Vasnier did Jack Black Signature Black Mark; Dir did Blue and Silver Mark. Again, terrific packaging with the right touch of humour (“Splash on responsibly”, reads the back of the box), and each of the three could have been carried around in a small silver flask tucked into a dopp kit next to the aftershave.

Black is, unsurprisingly, the darkest of the three, the scent of smoky charcoal and charred herbs and seasoned leather. A bit cleft chin for my taste. Silver is somewhat less stoic and more flying ace. Dir used synthetics called isobut-ylquinolines to create a nice leather; an excellent natural Guatemalan cardamom for a pungent spice exoticism; and a synthetic called Ebanol, a new Givaudan captive (patented) molecule, for a creamy sandalwood finish.

Of the three, I favour Blue Mark. I have been waiting years for a mint fragrance, an idea as obviously ingenious as it is ingeniously obvious, and Dir, Dalton and Dandurand go a decent way to furnishing one. Blue’s basic components result in a culinary masterpiece. Dir began with a marvellous tangy ginger and a Japanese juniper material so gorgeous it takes your breath away. And then he added something as mundane as it is magical: a little molecule called carvone laevo. Carvone laevo is what’s called a “nature identical synthetic”, which is to say you can find the molecule in nature, but it’s cheaper and cleaner to just make it. And it’s quixotic, a scent fluctuating between a sweet, ethereal spearmint and a light caraway seed.

The limiting factor in Blue — and Silver and Black — is the target audience. Most men fear fragrances that are too creative. No self-respecting World War I pilot is going to splash on this much overt beauty. So Dir wrapped Blue in Agarbois, a straightforward Givaudan woody captive that reassures the guys.
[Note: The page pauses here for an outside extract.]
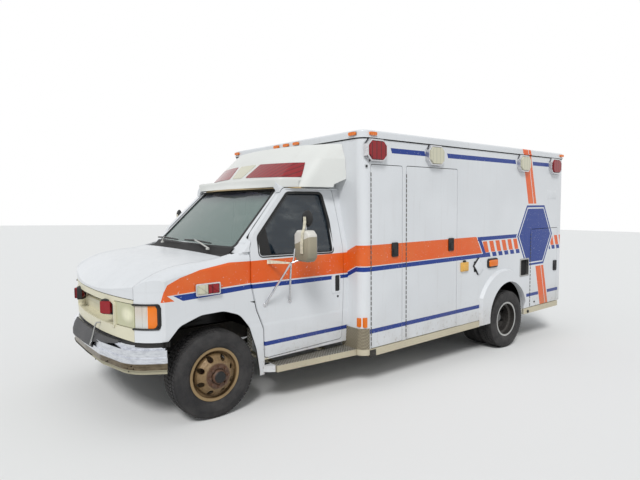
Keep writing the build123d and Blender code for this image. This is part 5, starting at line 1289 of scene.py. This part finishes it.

But while this addition is a wise commercial decision, its effect is to almost entirely tame the mesmerising elixir of mint and Asian mountain. The good news is, first, that you can still perceive it on skin — a masculine scent with a great heart. And secondly, Jack Black can always make a fourth scent for men, one that doesn’t reassure but rather blows the guys away. They’ve already got the basic architecture for it.